As mentioned in the earlier post the viewfinder is surprisingly bright and the rangefinder patch fairly clear. This is not always the case with compact rangefinder cameras of this vintage. Often the viewfinders are dim and cloudy.

The lens is every bit as good as internet reviewers say it is. Exposure was as anticipated.

So the camera did everything asked of it. Unfortunately, I didn’t altogether enjoy the experience. My first serious film camera was a Minolta Hi-Matic 7sii. It was a gift from my wife early in our relationship and I have a very strong emotional attachment to it. When I started collecting cameras I thought I would build a collection of similar compact cameras. I now have a number of them.

I suspect, however, that my aging eyes are no longer up to cameras like this. Even though the viewfinder is bright and the rangefinder patch was pretty clear, I had difficulty using the rangefinder – more difficulty than I’ve had with vintage SLRs.

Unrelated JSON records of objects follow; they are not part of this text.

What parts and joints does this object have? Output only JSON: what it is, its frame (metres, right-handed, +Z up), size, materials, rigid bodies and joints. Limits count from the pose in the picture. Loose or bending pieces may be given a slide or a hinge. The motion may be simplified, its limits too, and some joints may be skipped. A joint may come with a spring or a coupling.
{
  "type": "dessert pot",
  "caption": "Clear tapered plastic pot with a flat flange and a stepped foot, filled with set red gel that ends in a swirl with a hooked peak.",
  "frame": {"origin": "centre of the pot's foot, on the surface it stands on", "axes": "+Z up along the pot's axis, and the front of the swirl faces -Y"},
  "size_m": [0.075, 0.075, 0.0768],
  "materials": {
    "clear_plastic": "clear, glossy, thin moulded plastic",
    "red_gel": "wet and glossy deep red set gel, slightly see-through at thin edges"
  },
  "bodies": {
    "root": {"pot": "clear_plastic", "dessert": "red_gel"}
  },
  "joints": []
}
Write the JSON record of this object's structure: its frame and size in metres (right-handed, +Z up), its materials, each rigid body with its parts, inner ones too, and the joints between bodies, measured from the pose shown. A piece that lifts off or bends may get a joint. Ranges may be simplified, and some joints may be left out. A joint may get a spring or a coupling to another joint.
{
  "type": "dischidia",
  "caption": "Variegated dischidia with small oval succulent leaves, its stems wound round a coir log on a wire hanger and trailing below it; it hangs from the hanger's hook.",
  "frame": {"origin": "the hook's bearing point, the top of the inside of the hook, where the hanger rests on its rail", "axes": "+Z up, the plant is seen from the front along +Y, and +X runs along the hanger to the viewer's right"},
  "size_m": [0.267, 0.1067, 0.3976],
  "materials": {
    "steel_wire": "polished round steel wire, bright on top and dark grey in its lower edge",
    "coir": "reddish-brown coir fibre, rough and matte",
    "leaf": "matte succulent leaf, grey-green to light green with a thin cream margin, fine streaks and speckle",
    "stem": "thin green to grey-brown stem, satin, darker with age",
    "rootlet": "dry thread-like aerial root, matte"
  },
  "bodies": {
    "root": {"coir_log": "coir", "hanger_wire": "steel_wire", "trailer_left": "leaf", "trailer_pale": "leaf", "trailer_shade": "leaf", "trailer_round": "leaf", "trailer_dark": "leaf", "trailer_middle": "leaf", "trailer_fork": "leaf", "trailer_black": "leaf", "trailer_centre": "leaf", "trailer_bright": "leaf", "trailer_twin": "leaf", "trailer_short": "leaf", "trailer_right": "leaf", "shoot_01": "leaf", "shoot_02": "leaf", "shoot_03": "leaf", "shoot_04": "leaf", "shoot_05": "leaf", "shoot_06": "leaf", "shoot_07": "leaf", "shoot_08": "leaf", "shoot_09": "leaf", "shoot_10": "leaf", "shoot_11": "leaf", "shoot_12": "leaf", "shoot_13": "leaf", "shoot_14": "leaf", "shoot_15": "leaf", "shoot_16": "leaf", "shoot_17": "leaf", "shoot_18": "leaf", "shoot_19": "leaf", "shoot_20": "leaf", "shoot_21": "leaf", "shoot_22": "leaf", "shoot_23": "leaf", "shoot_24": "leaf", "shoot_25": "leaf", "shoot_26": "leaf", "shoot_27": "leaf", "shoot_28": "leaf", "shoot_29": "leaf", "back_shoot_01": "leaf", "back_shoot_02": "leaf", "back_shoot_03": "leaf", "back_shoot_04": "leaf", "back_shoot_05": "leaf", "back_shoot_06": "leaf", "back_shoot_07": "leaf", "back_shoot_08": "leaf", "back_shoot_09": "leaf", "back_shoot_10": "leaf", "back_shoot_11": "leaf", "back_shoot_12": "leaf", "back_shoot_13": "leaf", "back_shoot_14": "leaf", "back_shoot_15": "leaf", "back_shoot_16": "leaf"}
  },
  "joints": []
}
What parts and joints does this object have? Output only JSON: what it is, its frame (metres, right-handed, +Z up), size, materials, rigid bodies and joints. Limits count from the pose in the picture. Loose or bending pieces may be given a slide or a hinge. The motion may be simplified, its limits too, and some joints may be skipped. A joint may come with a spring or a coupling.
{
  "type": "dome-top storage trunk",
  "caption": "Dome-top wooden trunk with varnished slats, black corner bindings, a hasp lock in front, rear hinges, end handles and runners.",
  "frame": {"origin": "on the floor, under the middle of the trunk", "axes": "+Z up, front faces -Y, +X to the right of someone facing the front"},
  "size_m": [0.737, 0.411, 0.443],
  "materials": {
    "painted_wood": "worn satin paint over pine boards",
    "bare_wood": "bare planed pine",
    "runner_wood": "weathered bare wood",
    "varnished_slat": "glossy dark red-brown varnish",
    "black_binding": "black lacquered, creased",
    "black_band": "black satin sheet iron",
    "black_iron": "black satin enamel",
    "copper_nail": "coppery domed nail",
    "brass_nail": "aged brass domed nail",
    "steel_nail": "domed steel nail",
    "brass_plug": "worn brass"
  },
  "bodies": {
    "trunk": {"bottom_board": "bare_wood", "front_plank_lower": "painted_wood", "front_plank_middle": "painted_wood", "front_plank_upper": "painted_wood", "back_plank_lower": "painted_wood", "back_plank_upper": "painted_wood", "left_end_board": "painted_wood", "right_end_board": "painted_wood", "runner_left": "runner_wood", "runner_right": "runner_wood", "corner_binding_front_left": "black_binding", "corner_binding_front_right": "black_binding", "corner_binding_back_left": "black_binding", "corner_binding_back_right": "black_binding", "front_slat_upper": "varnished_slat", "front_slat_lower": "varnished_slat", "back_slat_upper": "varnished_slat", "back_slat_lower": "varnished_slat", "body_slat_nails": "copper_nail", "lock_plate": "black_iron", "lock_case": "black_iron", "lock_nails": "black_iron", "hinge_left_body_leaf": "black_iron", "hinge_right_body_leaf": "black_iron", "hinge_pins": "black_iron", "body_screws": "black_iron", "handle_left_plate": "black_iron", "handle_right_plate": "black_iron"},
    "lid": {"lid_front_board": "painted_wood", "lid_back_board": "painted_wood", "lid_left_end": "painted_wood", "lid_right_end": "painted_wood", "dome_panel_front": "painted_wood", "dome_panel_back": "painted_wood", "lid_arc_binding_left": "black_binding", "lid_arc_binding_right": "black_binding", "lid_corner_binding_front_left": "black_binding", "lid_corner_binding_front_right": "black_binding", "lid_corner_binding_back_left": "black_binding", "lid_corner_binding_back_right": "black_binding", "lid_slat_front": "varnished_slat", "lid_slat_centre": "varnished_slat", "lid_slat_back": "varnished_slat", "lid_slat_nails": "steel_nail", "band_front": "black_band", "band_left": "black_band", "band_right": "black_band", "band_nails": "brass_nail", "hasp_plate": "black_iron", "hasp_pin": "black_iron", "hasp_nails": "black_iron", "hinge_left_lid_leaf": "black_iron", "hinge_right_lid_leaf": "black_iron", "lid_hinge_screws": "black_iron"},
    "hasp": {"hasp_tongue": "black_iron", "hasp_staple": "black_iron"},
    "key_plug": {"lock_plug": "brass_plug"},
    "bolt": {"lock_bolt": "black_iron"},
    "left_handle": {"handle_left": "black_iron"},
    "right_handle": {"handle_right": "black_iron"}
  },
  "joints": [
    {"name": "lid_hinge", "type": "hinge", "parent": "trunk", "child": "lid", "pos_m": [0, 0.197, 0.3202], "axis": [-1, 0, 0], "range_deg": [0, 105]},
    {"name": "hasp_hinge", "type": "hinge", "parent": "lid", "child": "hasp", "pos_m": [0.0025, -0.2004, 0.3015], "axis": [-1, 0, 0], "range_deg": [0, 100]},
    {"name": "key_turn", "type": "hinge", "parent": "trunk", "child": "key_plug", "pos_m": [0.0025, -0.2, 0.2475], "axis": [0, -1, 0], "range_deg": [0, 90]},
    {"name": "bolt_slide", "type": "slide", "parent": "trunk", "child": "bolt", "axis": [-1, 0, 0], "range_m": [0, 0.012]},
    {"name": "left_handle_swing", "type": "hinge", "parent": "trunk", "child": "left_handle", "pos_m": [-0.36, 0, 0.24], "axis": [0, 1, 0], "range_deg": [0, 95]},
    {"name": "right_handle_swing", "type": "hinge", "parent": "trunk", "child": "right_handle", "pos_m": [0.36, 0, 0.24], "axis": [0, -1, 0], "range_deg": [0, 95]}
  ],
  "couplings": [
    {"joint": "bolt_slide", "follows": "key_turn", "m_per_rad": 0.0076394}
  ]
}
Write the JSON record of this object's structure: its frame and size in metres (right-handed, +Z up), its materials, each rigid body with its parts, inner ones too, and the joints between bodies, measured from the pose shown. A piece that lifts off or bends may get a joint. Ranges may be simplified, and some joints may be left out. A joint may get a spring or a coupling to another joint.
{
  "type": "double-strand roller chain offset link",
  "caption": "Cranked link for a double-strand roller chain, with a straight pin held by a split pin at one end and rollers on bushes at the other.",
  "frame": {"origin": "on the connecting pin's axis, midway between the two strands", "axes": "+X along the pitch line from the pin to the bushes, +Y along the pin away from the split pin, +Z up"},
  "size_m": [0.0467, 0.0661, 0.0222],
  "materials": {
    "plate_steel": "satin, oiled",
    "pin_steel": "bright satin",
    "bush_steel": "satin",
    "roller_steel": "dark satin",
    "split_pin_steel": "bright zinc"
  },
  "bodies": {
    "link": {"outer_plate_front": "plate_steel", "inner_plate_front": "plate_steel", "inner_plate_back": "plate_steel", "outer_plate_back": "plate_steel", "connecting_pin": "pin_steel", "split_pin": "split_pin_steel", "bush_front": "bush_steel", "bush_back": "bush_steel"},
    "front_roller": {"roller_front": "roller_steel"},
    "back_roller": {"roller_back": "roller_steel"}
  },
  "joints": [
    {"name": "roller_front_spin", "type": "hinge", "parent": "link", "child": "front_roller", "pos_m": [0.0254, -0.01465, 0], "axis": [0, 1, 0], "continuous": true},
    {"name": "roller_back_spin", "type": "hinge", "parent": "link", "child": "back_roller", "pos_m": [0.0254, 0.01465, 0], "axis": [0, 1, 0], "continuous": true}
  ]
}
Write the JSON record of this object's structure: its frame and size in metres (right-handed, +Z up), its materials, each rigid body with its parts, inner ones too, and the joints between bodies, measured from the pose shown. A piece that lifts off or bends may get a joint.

Moreover, I’m not convinced that rangefinders are the best option for my type of photography either. I think of rangefinders being best suited to genres like street photography where you need something small, light, unobtrusive and where you can see things moving into the frame (think Henri Cartier-Bresson). Unfortunately that’s not my type of photography. I tend to take pictures of things that don’t move: old buildings, old objects, still life, landscapes etc. It’s only taken me nearly 40 years to figure this out.

I’m not going to give up on rangefinders yet though. I’d like to try a rangefinder with a larger viewfinder (e.g. I have a Canon P; A Voigtlander Bessa R2 and some others). If that fails then I can see an autofocus SLR in my future.